This is physical training that involves lifting weights. This is a common type of strength training that supports the development of strength and growth in the size of skeletal muscles. Weight training uses a variety of specialized equipment to target specific muscle groups and types of movements.
There is a wide variety of sports where weight training is used. These sports include bodybuilding, Olympic weightlifting, powerlifting, strongman, hammer throws, shot put, etc. However, most other sports incorporate some form of weight training in their training regimen.
Weight training has a wide scale of benefits for athletes and active individuals. Of course, you will look good! And aesthetics is quite the common motivation for most. In addition, you will improve your cardiovascular health, get stronger bones (lifting long term helps increase bone density and strengthen bone tendons), improve flexibility from consistent application of full range of motion, and lower overall body fat levels.
What I consider the ultimate benefit however of weight training is the improvement of one’s mental health. Let’s mention some;
- You get to discover what you/ your body is capable of.
- You get to actively apply persistence through a long-term learning process.
- You develop deep confidence built by meeting worthy challenges.
- You experience a diminishing fear of failure as such have comfort taking up space.
- And of course, looking good does make one feel good, doesn’t it?
While considering a fitness regimen, many individuals, have reservations about signing up for a weight training program driven by misconceptions propagated by how the category has been packaged by the media content we consume. A common concern is, “won’t this make me bulky?” or “I don’t want to be muscular.” Well, while what we see on media is indeed possible, those are the results of years of training combined with strict nutrition and recovery plans as well as genetics. All forms of weight training do develop muscular growth. However, not all will deliver the “aesthetic chiseling” we see on social media.

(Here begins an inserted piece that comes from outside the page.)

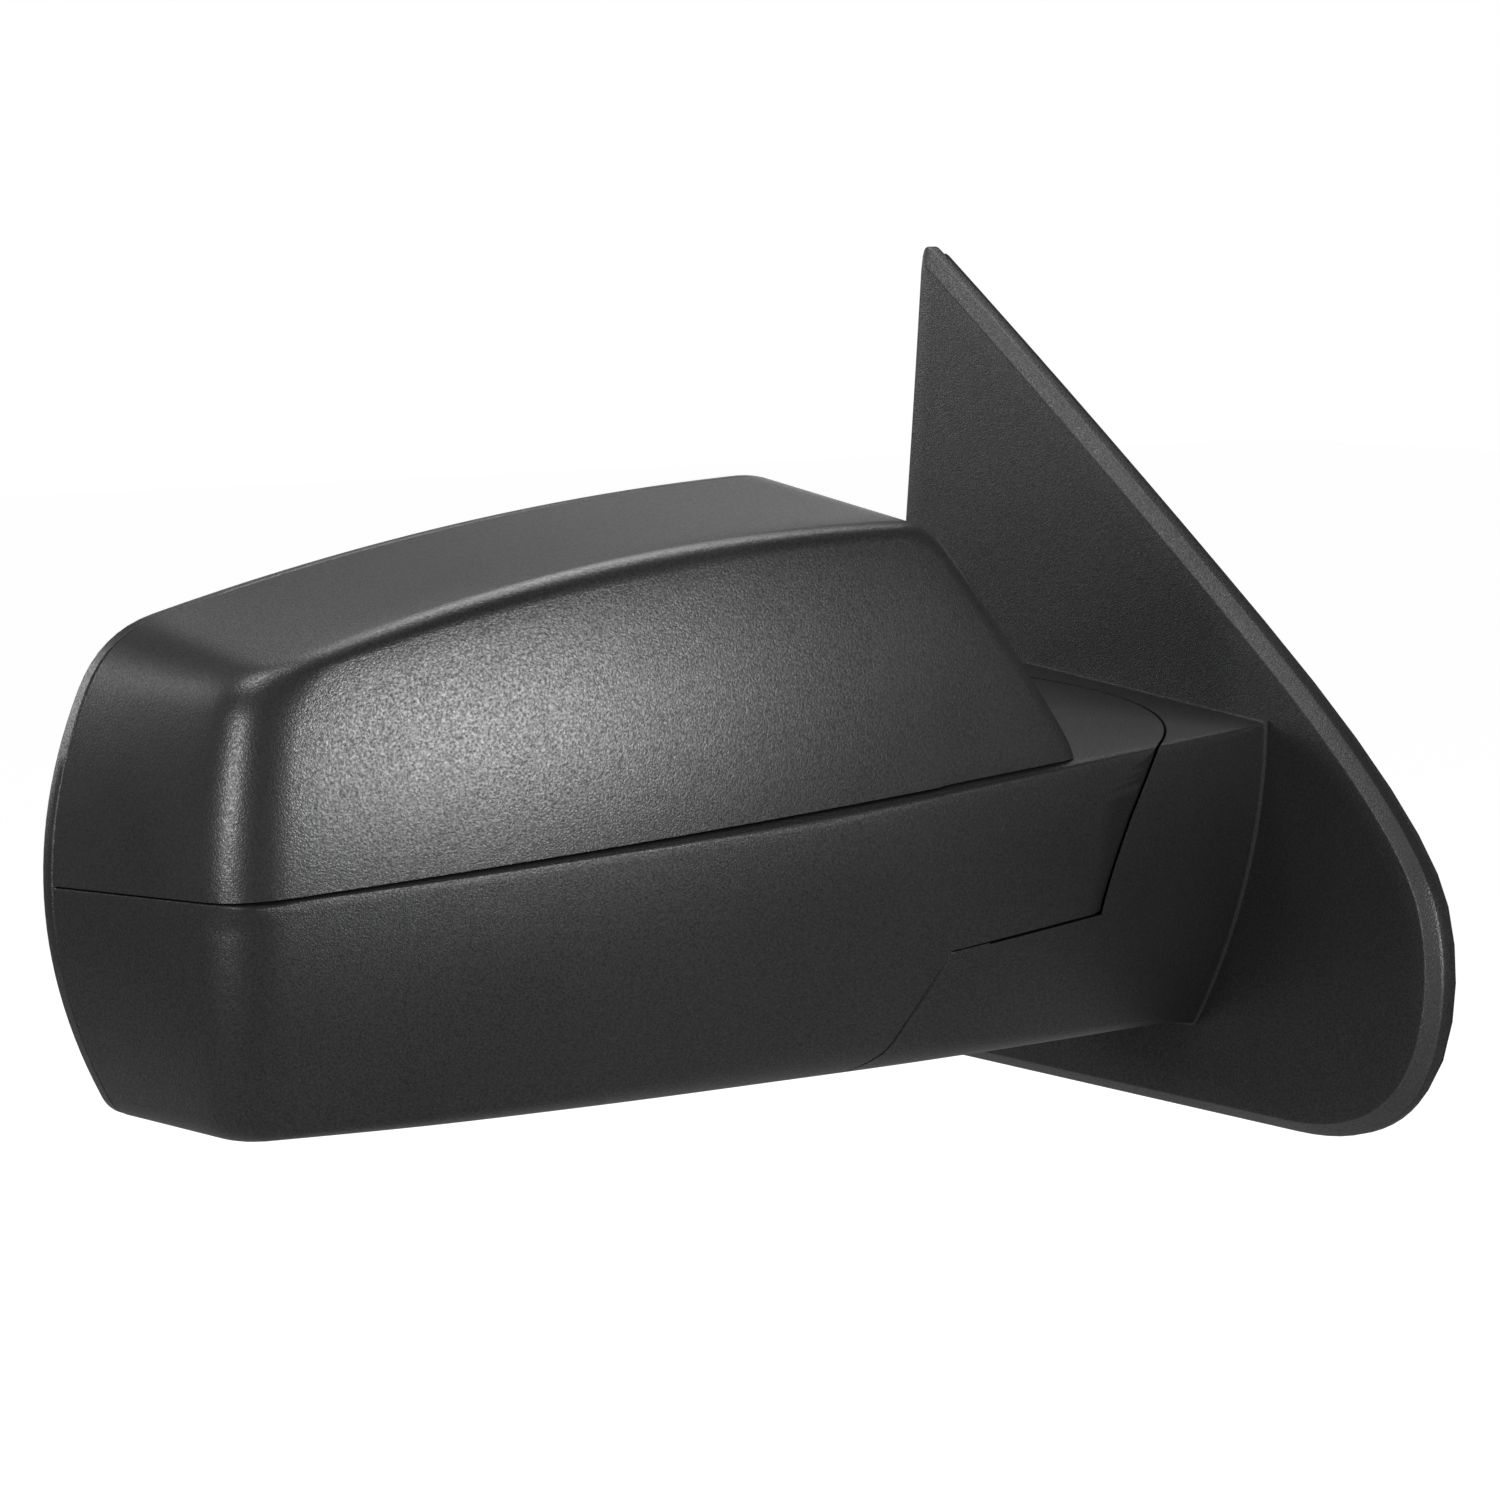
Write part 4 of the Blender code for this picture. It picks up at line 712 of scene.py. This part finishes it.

Another misconception is that you have to train for more reps, sets, and/or more sessions in order to build muscle. What most people fail to consider is that training is the stimulus for growth, but growth actually happens when we are recovering. Your nutrition, sleep, and even stress management practices will significantly affect your ability to build muscle.
You also do not need to lift extreme weights to build muscle. While progressive loading is ideal, don’t kill yourself! The key to stimulating muscle growth is time under tension.
There is also the protein question. And a craze for protein supplements. The role of supplements in sports nutrition is to “supplement” what you are unable to get from actual food sources.
Now have you really exhausted your food protein sources?
To summarize, weight training doesn’t have to be complicated, you do not need to feel persistent soreness to determine that it’s working. Remember this is a lifestyle, and discomfort cannot translate to a lifestyle. Review your programming to identify what works for you and have fun while at it.
Enjoy the process as well as the benefits!